Goal –
Reproduce the material exactly, omitting nothing.

[Stored data entries]

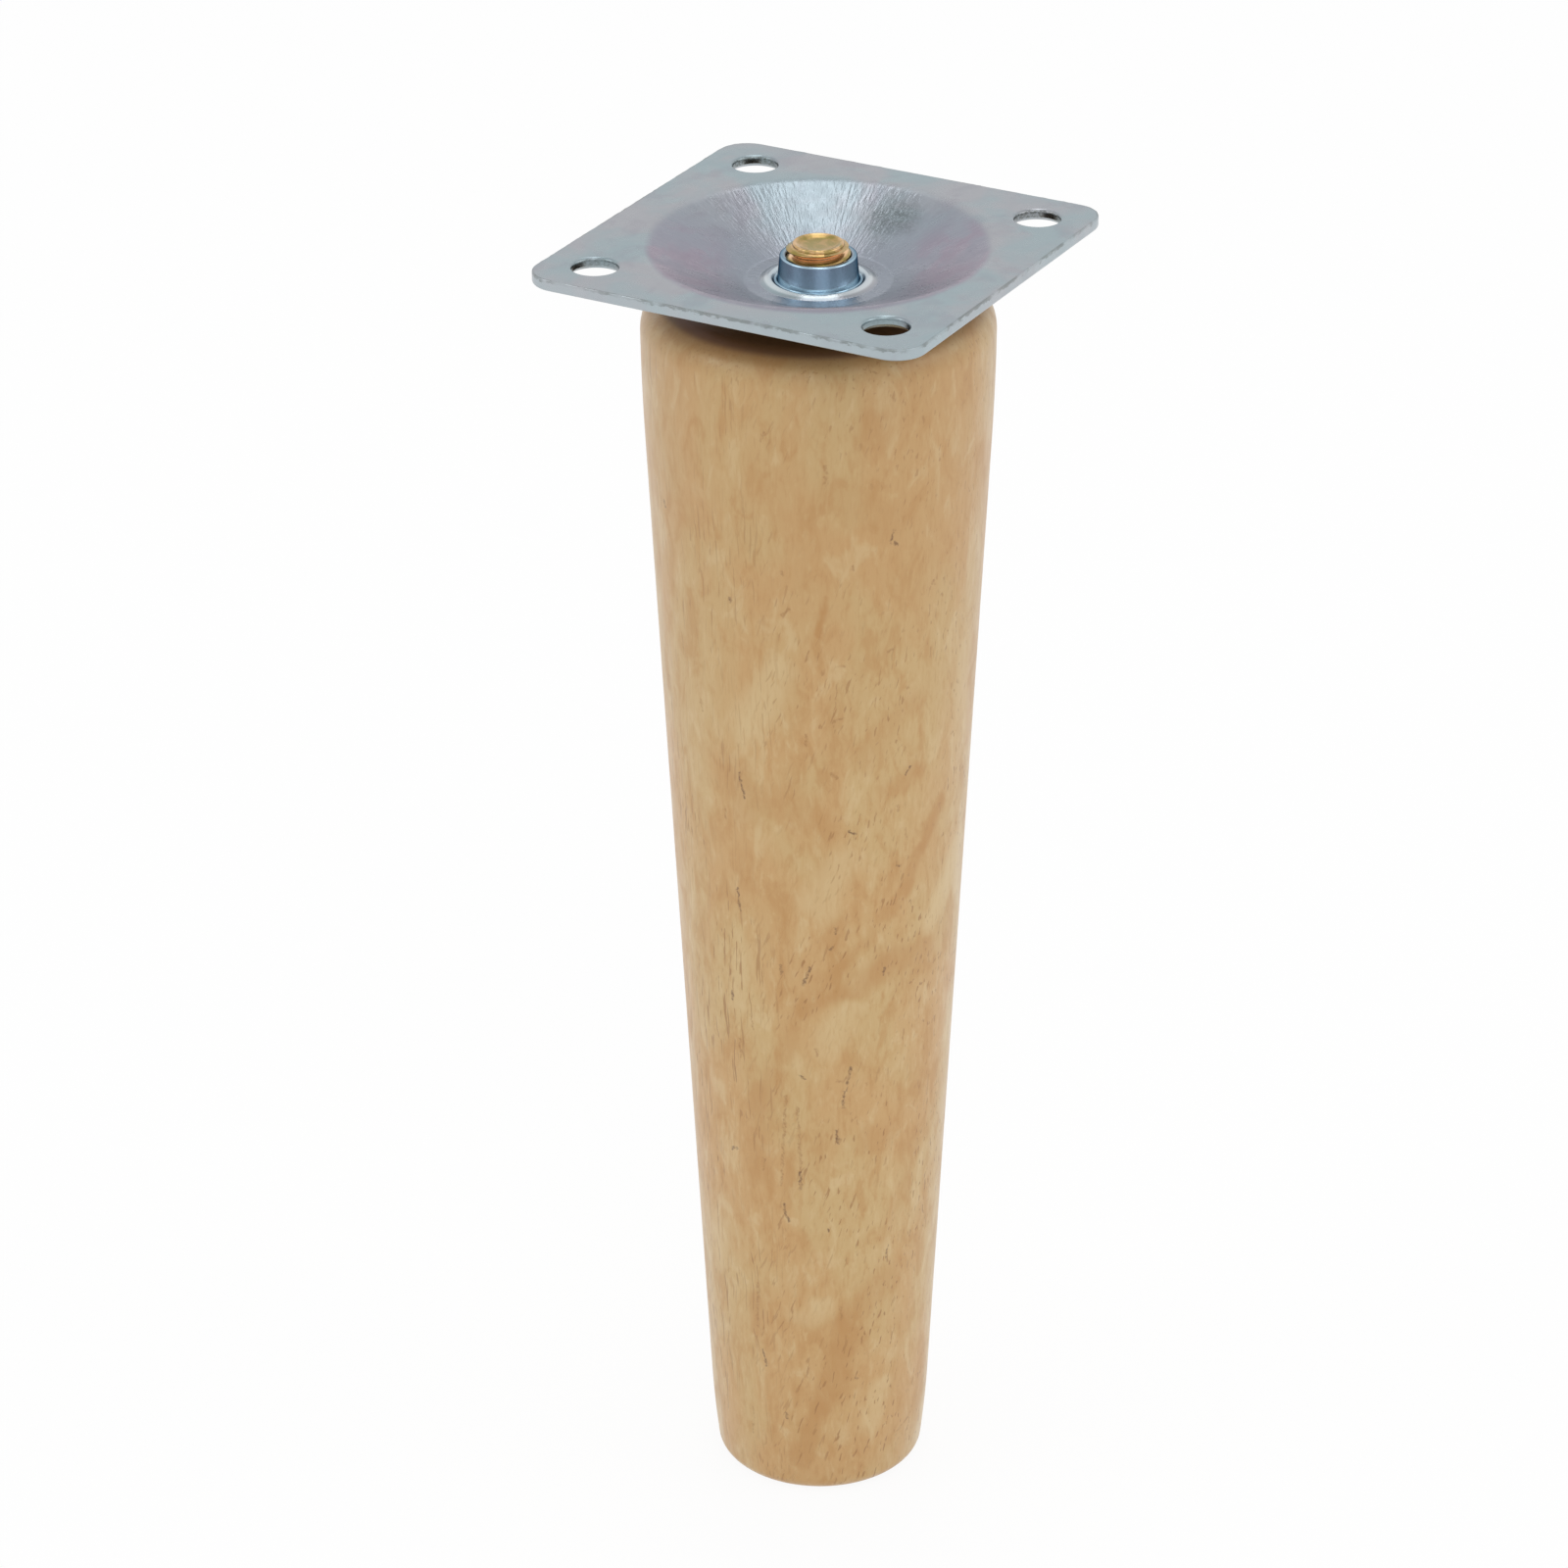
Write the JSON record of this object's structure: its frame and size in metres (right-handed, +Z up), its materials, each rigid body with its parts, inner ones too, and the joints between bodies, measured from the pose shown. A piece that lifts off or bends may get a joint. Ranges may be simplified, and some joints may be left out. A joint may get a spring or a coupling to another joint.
{
  "type": "wooden furniture leg",
  "caption": "Round tapered wooden furniture leg that screws by its hanger bolt into the collar of a dished square steel mounting plate.",
  "frame": {"origin": "centre of the foot, on the floor", "axes": "+Z up the leg's axis to the mounting plate, X and Y along the plate's sides"},
  "size_m": [0.0534, 0.0534, 0.1743],
  "materials": {
    "turned_wood": "pale rubberwood, sanded, thin satin varnish",
    "zinc_plate": "bright zinc plating on pressed steel, slightly blue and pink",
    "yellow_zinc": "yellow passivated zinc on steel"
  },
  "bodies": {
    "leg": {"wooden_leg": "turned_wood", "hanger_bolt": "yellow_zinc"},
    "plate": {"mounting_plate": "zinc_plate"}
  },
  "joints": [
    {"name": "plate_thread", "type": "hinge", "parent": "leg", "child": "plate", "pos_m": [0, 0, 0.1709], "axis": [0, 0, 1], "range_deg": [0, 1915.2]}
  ]
}
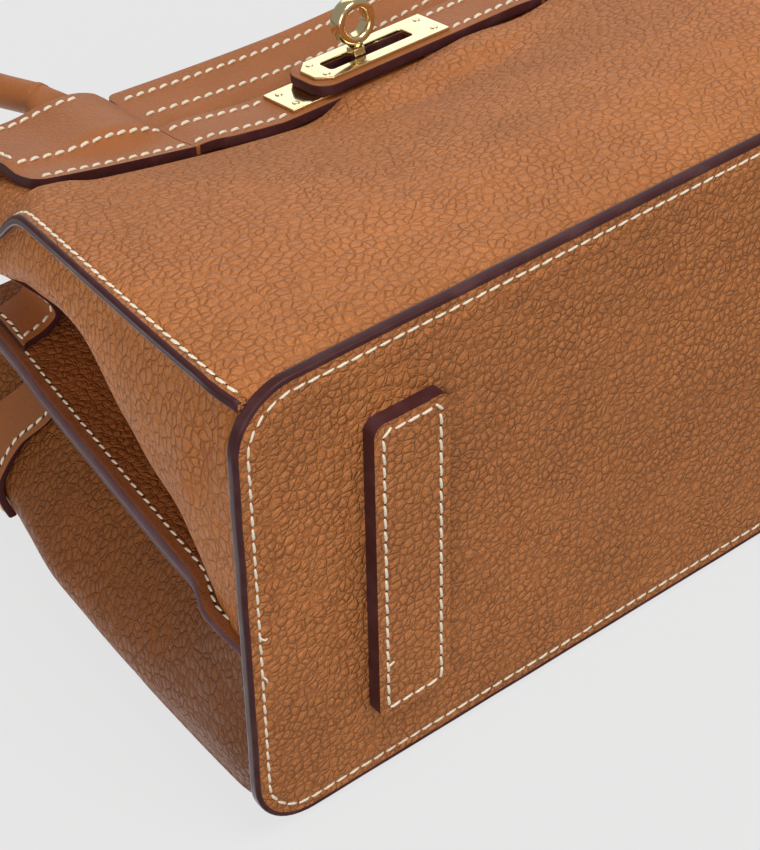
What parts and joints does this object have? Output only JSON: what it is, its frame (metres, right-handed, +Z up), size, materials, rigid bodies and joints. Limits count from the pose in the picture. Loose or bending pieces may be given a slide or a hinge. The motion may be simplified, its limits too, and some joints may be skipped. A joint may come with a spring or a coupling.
{
  "type": "belted satchel bag",
  "caption": "Structured leather satchel with belted front, turning ring lock, folded gussets, two rolled handles, foot strips and a lined inside with pockets.",
  "frame": {"origin": "centre of the bounding box in plan, at the underside of the foot strips", "axes": "+X to the right and -Y out of the front as seen from the front, +Z up"},
  "size_m": [0.25, 0.13, 0.2547],
  "materials": {
    "leather_tan": "pebbled, satin",
    "edge_paint": "glossy painted edge",
    "lining": "smooth, matt",
    "board": "fibre board, matt",
    "brass_plate": "polished pale gold"
  },
  "bodies": {
    "bag": {"bottom_panel": "leather_tan", "foot_strip_left": "leather_tan", "foot_strip_right": "leather_tan", "front_panel": "leather_tan", "back_panel": "leather_tan", "gusset_left_front": "leather_tan", "gusset_left_back": "leather_tan", "gusset_right_front": "leather_tan", "gusset_right_back": "leather_tan", "rim_band_front": "leather_tan", "rim_band_back": "leather_tan", "wing_left": "leather_tan", "wing_right": "leather_tan", "side_strap_left_front": "leather_tan", "side_strap_left_back": "leather_tan", "side_strap_right_front": "leather_tan", "side_strap_right_back": "leather_tan", "handle_tabs_front": "leather_tan", "handle_tabs_back": "leather_tan", "handle_roots_front": "leather_tan", "handle_roots_back": "leather_tan", "base_welt": "edge_paint", "gusset_seam_left": "edge_paint", "gusset_seam_right": "edge_paint", "front_seam_left": "edge_paint", "front_seam_right": "edge_paint", "back_seam_left": "edge_paint", "back_seam_right": "edge_paint", "lining_floor": "lining", "lining_front": "lining", "lining_back": "lining", "lining_left": "lining", "lining_right": "lining", "slip_pocket": "lining", "zip_pocket": "lining", "bottom_board": "board", "lock_base": "brass_plate", "lock_post": "brass_plate", "zip_coil": "brass_plate"},
    "lock_ring_body": {"lock_ring": "brass_plate"},
    "strap_right_body": {"strap_right": "leather_tan", "strap_plate_right": "brass_plate", "plate_pins_right": "brass_plate"},
    "strap_left_body": {"strap_left": "leather_tan", "strap_plate_left": "brass_plate", "plate_pins_left": "brass_plate"},
    "handle_front_body": {"handle_front": "leather_tan"},
    "handle_back_body": {"handle_back": "leather_tan"},
    "zip_slider_body": {"zip_slider": "brass_plate"},
    "zip_puller_body": {"zip_puller": "brass_plate"}
  },
  "joints": [
    {"name": "ring_turn", "type": "hinge", "parent": "bag", "child": "lock_ring_body", "pos_m": [0, -0.05273, 0.12306], "axis": [0, -0.9903, 0.1392], "range_deg": [0, 90]},
    {"name": "strap_right_swing", "type": "hinge", "parent": "bag", "child": "strap_right_body", "pos_m": [0.057, -0.04314, 0.12171], "axis": [0, 0.1392, 0.9903], "range_deg": [0, 140]},
    {"name": "strap_left_swing", "type": "hinge", "parent": "bag", "child": "strap_left_body", "pos_m": [-0.057, -0.04314, 0.12171], "axis": [0, -0.1392, -0.9903], "range_deg": [0, 70]},
    {"name": "handle_front_tilt", "type": "hinge", "parent": "bag", "child": "handle_front_body", "pos_m": [0, -0.03908, 0.162], "axis": [1, 0, 0], "range_deg": [-12, 100]},
    {"name": "handle_back_tilt", "type": "hinge", "parent": "bag", "child": "handle_back_body", "pos_m": [0, 0.05845, 0.162], "axis": [-1, 0, 0], "range_deg": [-30, 90]},
    {"name": "zip_slide", "type": "slide", "parent": "bag", "child": "zip_slider_body", "axis": [1, 0, 0], "range_m": [0, 0.122]},
    {"name": "puller_swing", "type": "hinge", "parent": "zip_slider_body", "child": "zip_puller_body", "pos_m": [-0.061, 0.05394, 0.116], "axis": [-1, 0, 0], "range_deg": [-4, 165]}
  ],
  "couplings": [
    {"joint": "strap_left_swing", "follows": "strap_right_swing", "ratio": 0.48}
  ]
}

Answer –
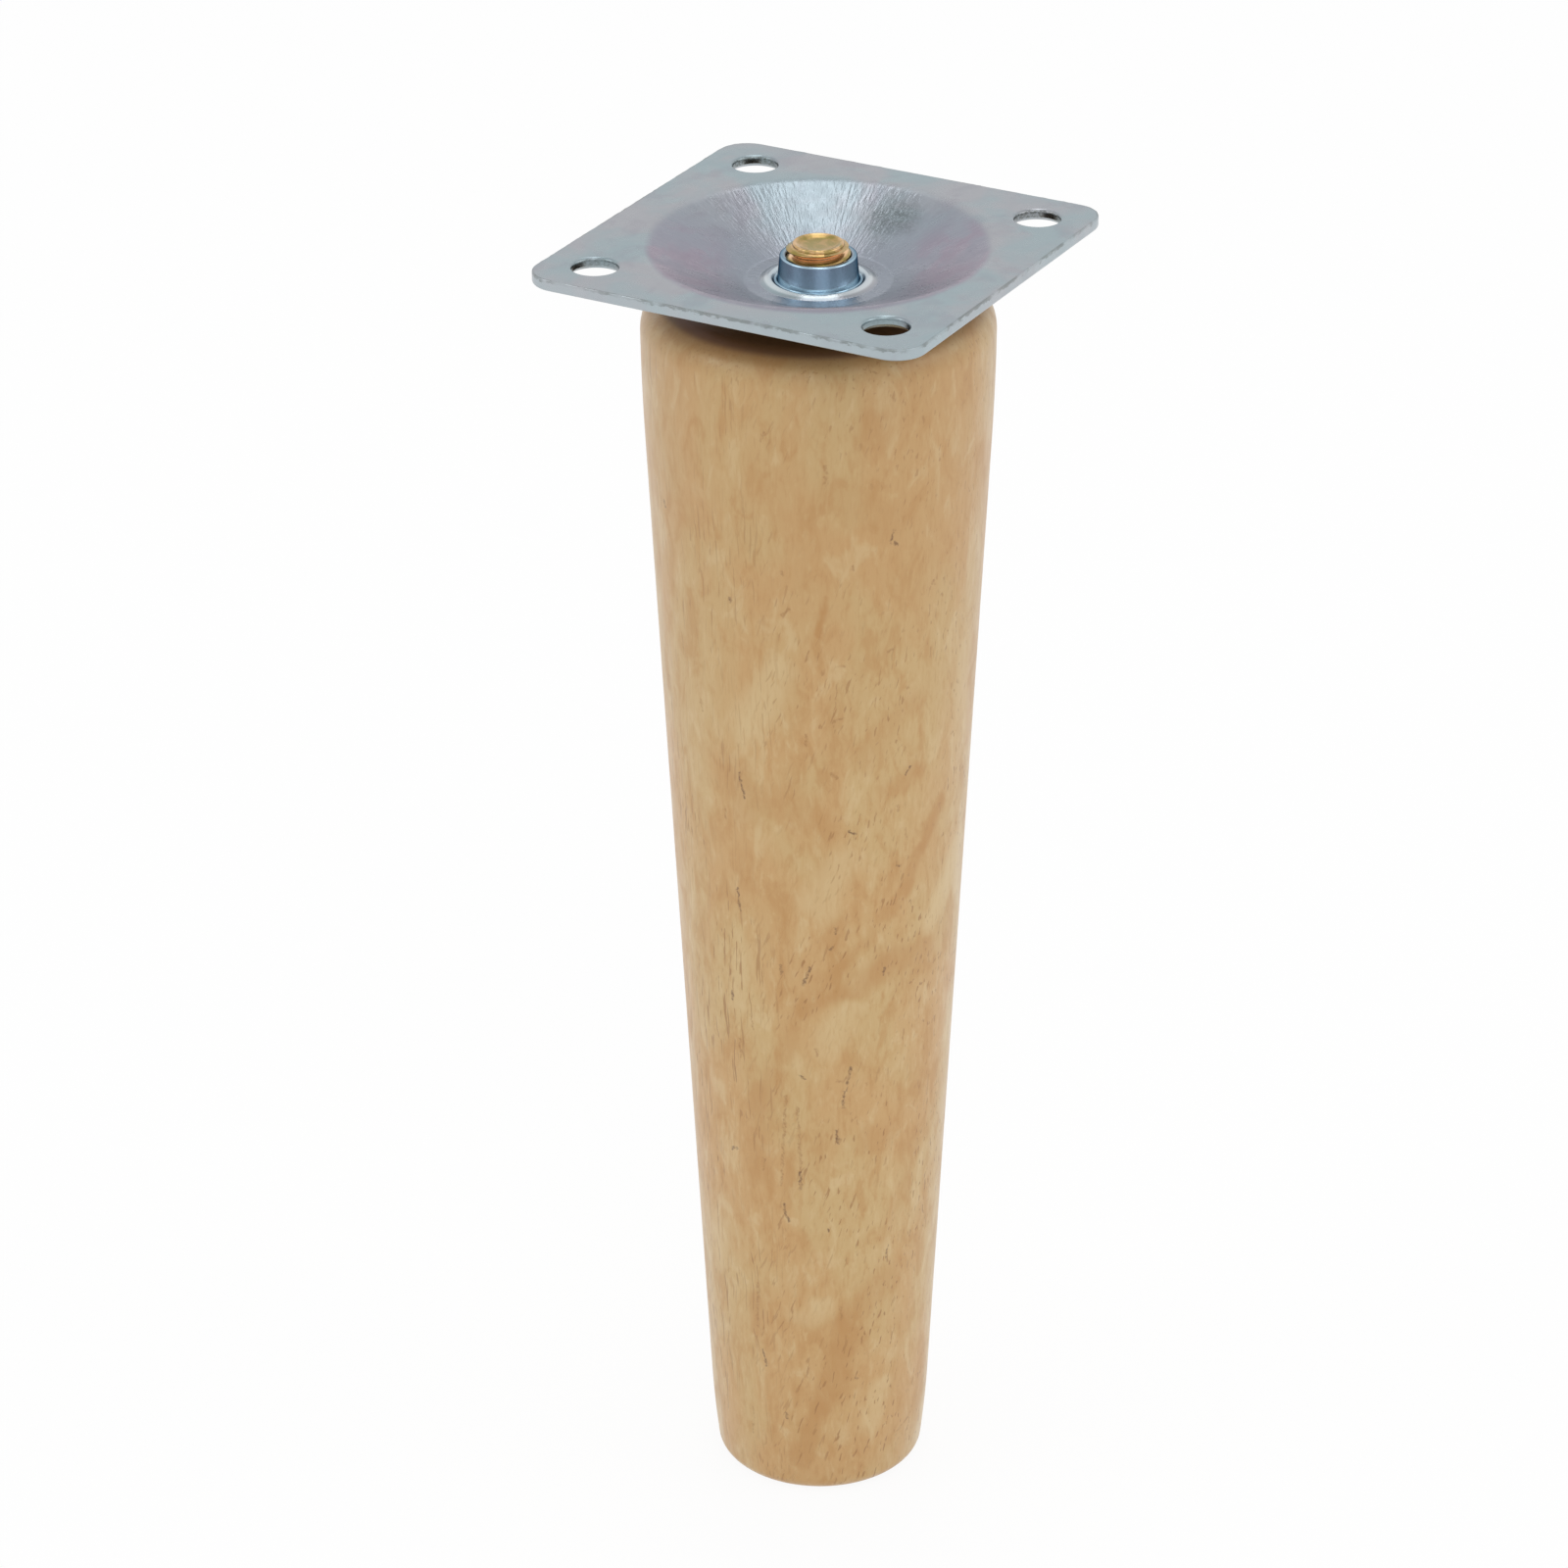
Write the JSON record of this object's structure: its frame and size in metres (right-handed, +Z up), its materials, each rigid body with its parts, inner ones too, and the joints between bodies, measured from the pose shown. A piece that lifts off or bends may get a joint. Ranges may be simplified, and some joints may be left out. A joint may get a spring or a coupling to another joint.
{
  "type": "wooden furniture leg",
  "caption": "Round tapered wooden furniture leg that screws by its hanger bolt into the collar of a dished square steel mounting plate.",
  "frame": {"origin": "centre of the foot, on the floor", "axes": "+Z up the leg's axis to the mounting plate, X and Y along the plate's sides"},
  "size_m": [0.0534, 0.0534, 0.1743],
  "materials": {
    "turned_wood": "pale rubberwood, sanded, thin satin varnish",
    "zinc_plate": "bright zinc plating on pressed steel, slightly blue and pink",
    "yellow_zinc": "yellow passivated zinc on steel"
  },
  "bodies": {
    "leg": {"wooden_leg": "turned_wood", "hanger_bolt": "yellow_zinc"},
    "plate": {"mounting_plate": "zinc_plate"}
  },
  "joints": [
    {"name": "plate_thread", "type": "hinge", "parent": "leg", "child": "plate", "pos_m": [0, 0, 0.1709], "axis": [0, 0, 1], "range_deg": [0, 1915.2]}
  ]
}
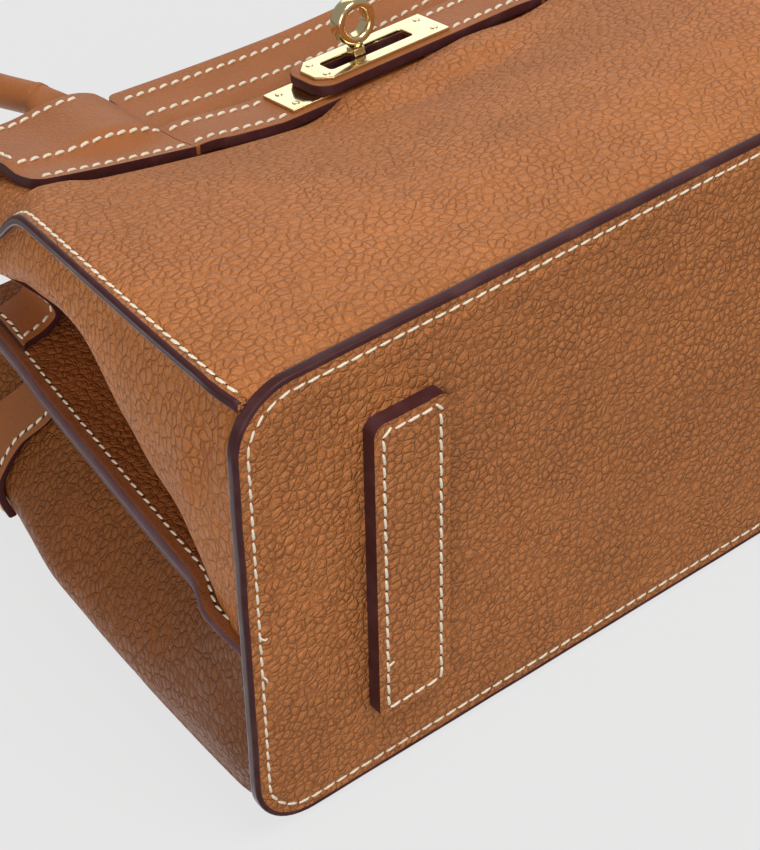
What parts and joints does this object have? Output only JSON: what it is, its frame (metres, right-handed, +Z up), size, materials, rigid bodies and joints. Limits count from the pose in the picture. Loose or bending pieces may be given a slide or a hinge. The motion may be simplified, its limits too, and some joints may be skipped. A joint may come with a spring or a coupling.
{
  "type": "belted satchel bag",
  "caption": "Structured leather satchel with belted front, turning ring lock, folded gussets, two rolled handles, foot strips and a lined inside with pockets.",
  "frame": {"origin": "centre of the bounding box in plan, at the underside of the foot strips", "axes": "+X to the right and -Y out of the front as seen from the front, +Z up"},
  "size_m": [0.25, 0.13, 0.2547],
  "materials": {
    "leather_tan": "pebbled, satin",
    "edge_paint": "glossy painted edge",
    "lining": "smooth, matt",
    "board": "fibre board, matt",
    "brass_plate": "polished pale gold"
  },
  "bodies": {
    "bag": {"bottom_panel": "leather_tan", "foot_strip_left": "leather_tan", "foot_strip_right": "leather_tan", "front_panel": "leather_tan", "back_panel": "leather_tan", "gusset_left_front": "leather_tan", "gusset_left_back": "leather_tan", "gusset_right_front": "leather_tan", "gusset_right_back": "leather_tan", "rim_band_front": "leather_tan", "rim_band_back": "leather_tan", "wing_left": "leather_tan", "wing_right": "leather_tan", "side_strap_left_front": "leather_tan", "side_strap_left_back": "leather_tan", "side_strap_right_front": "leather_tan", "side_strap_right_back": "leather_tan", "handle_tabs_front": "leather_tan", "handle_tabs_back": "leather_tan", "handle_roots_front": "leather_tan", "handle_roots_back": "leather_tan", "base_welt": "edge_paint", "gusset_seam_left": "edge_paint", "gusset_seam_right": "edge_paint", "front_seam_left": "edge_paint", "front_seam_right": "edge_paint", "back_seam_left": "edge_paint", "back_seam_right": "edge_paint", "lining_floor": "lining", "lining_front": "lining", "lining_back": "lining", "lining_left": "lining", "lining_right": "lining", "slip_pocket": "lining", "zip_pocket": "lining", "bottom_board": "board", "lock_base": "brass_plate", "lock_post": "brass_plate", "zip_coil": "brass_plate"},
    "lock_ring_body": {"lock_ring": "brass_plate"},
    "strap_right_body": {"strap_right": "leather_tan", "strap_plate_right": "brass_plate", "plate_pins_right": "brass_plate"},
    "strap_left_body": {"strap_left": "leather_tan", "strap_plate_left": "brass_plate", "plate_pins_left": "brass_plate"},
    "handle_front_body": {"handle_front": "leather_tan"},
    "handle_back_body": {"handle_back": "leather_tan"},
    "zip_slider_body": {"zip_slider": "brass_plate"},
    "zip_puller_body": {"zip_puller": "brass_plate"}
  },
  "joints": [
    {"name": "ring_turn", "type": "hinge", "parent": "bag", "child": "lock_ring_body", "pos_m": [0, -0.05273, 0.12306], "axis": [0, -0.9903, 0.1392], "range_deg": [0, 90]},
    {"name": "strap_right_swing", "type": "hinge", "parent": "bag", "child": "strap_right_body", "pos_m": [0.057, -0.04314, 0.12171], "axis": [0, 0.1392, 0.9903], "range_deg": [0, 140]},
    {"name": "strap_left_swing", "type": "hinge", "parent": "bag", "child": "strap_left_body", "pos_m": [-0.057, -0.04314, 0.12171], "axis": [0, -0.1392, -0.9903], "range_deg": [0, 70]},
    {"name": "handle_front_tilt", "type": "hinge", "parent": "bag", "child": "handle_front_body", "pos_m": [0, -0.03908, 0.162], "axis": [1, 0, 0], "range_deg": [-12, 100]},
    {"name": "handle_back_tilt", "type": "hinge", "parent": "bag", "child": "handle_back_body", "pos_m": [0, 0.05845, 0.162], "axis": [-1, 0, 0], "range_deg": [-30, 90]},
    {"name": "zip_slide", "type": "slide", "parent": "bag", "child": "zip_slider_body", "axis": [1, 0, 0], "range_m": [0, 0.122]},
    {"name": "puller_swing", "type": "hinge", "parent": "zip_slider_body", "child": "zip_puller_body", "pos_m": [-0.061, 0.05394, 0.116], "axis": [-1, 0, 0], "range_deg": [-4, 165]}
  ],
  "couplings": [
    {"joint": "strap_left_swing", "follows": "strap_right_swing", "ratio": 0.48}
  ]
}